The global race to develop clean technology is not just about who can build the best solar parks or wind farms. It is also shaping up as a contest between Chinese-style capitalism and the more market-oriented approach fancied by the United States and Europe.

The question comes down to this: will China’s highly capitalized command-and-control economy trump laissez-faire in a low-carbon shift that is widely portrayed as the next industrial revolution?

The failure in Copenhagen to agree to replace the Kyoto Protocol with a new global climate treaty when it expires in 2012 has thrown the focus on national measures. And by almost all accounts, the Chinese are coming on strong.

Beijing’s top leaders have made clear their intention to have their nation dominate this new industry, up and down the value ladder. And in their quest for the prize, they are not burdened by concerns facing their Western counterparts — such as the impact of wind turbines on landscapes, higher energy prices for consumers, or investor returns.

“Developed markets need to be aware that China is gaining in this space,” said David Russell, co-head of responsible investment at the 28 billion pound ($45 billion) British universities pension fund, the Universities Superannuation Scheme (USS).

The recession has made it tougher for Europe and America to effect meaningful climate policy change. And with most major nations piling on debt to stimulate flagging economies, politicians likely will find it harder to earmark additional voter money for clean technology.

Instead, recession-hit Western economies are hoping the private sector can plug an estimated worldwide $150 billion annual funding gap to avoid more extreme droughts and floods.

But investors almost always follow the returns, and if the performance is not there, they are not likely to risk their capital. For example, Britain’s USS allocates about half a percent of its assets to low-carbon and renewable energy funds, not including its investment in conventional energy companies, which themselves will have some green tinges.
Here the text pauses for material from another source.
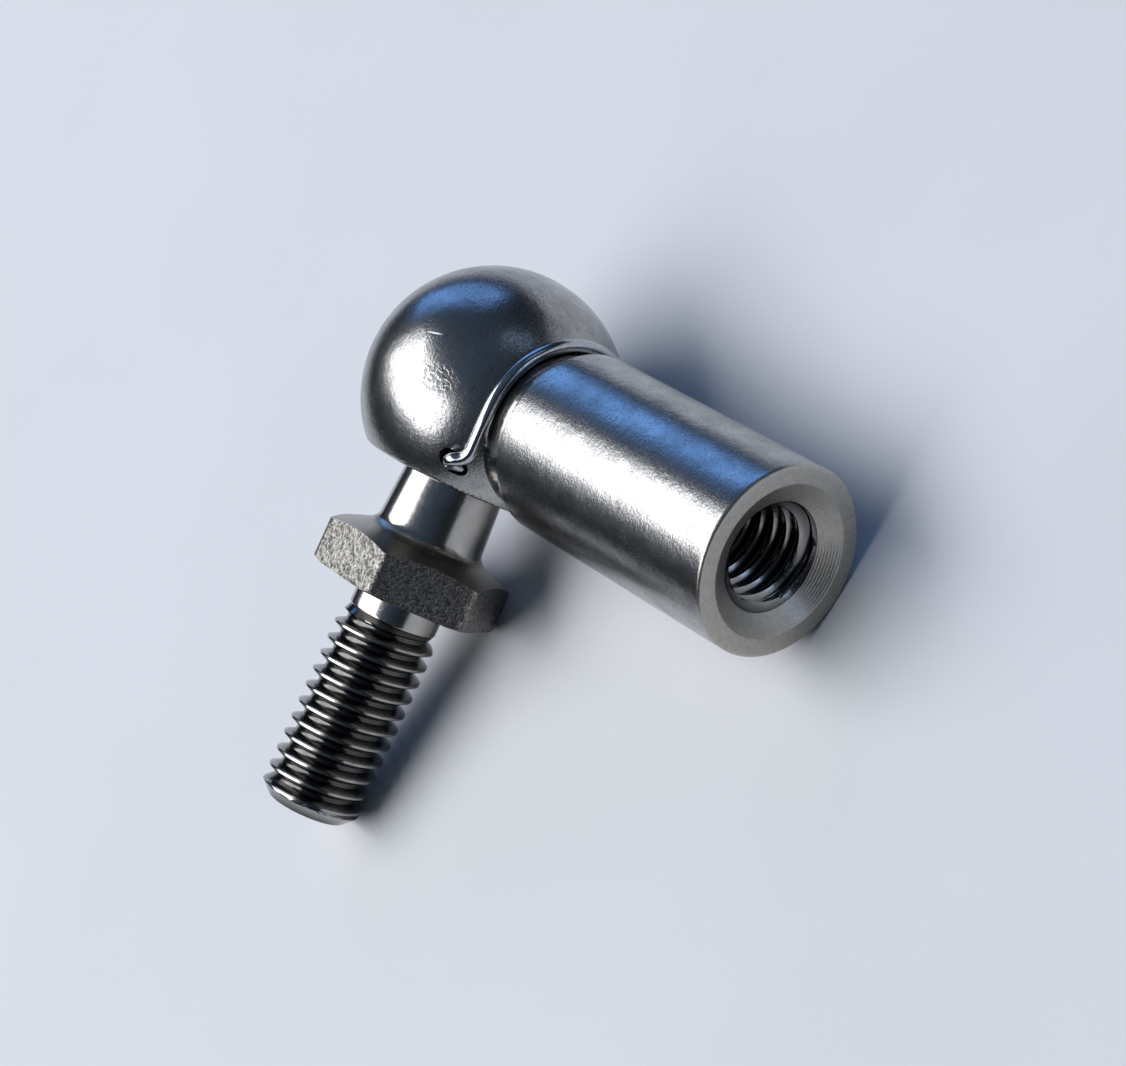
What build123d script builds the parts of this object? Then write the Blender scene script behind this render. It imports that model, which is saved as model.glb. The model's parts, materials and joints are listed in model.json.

It’s hard to imagine the West filling the clean tech funding gap if pension funds — which are as influential as they are big — don’t pony up more.

Russell says he would like to do more, but like other fund managers he has an obligation to pension holders. He and other fund managers say they won’t allocate more to green because their first duty is to guarantee payouts for their members, and while clean tech stocks can yield decent returns, they are often small and risky.

Since a trough in global equities last March, energy efficiency stocks have risen 126 percent and clean energy and technology by 88 percent, compared with wider global stocks’ 70 percent, a Deutsche report found this month.

But there are limited opportunities for investors. Oil majors, for example, dwarf the asset value of green companies, and cleantech funds can’t move the dial for the big funds whose participation is necessary to close the funding gap.

Advantage, China?

Fortunately for the West, it’s not so simple.


The global wind industry highlights diverging tactics between China and the West in developing important new markets.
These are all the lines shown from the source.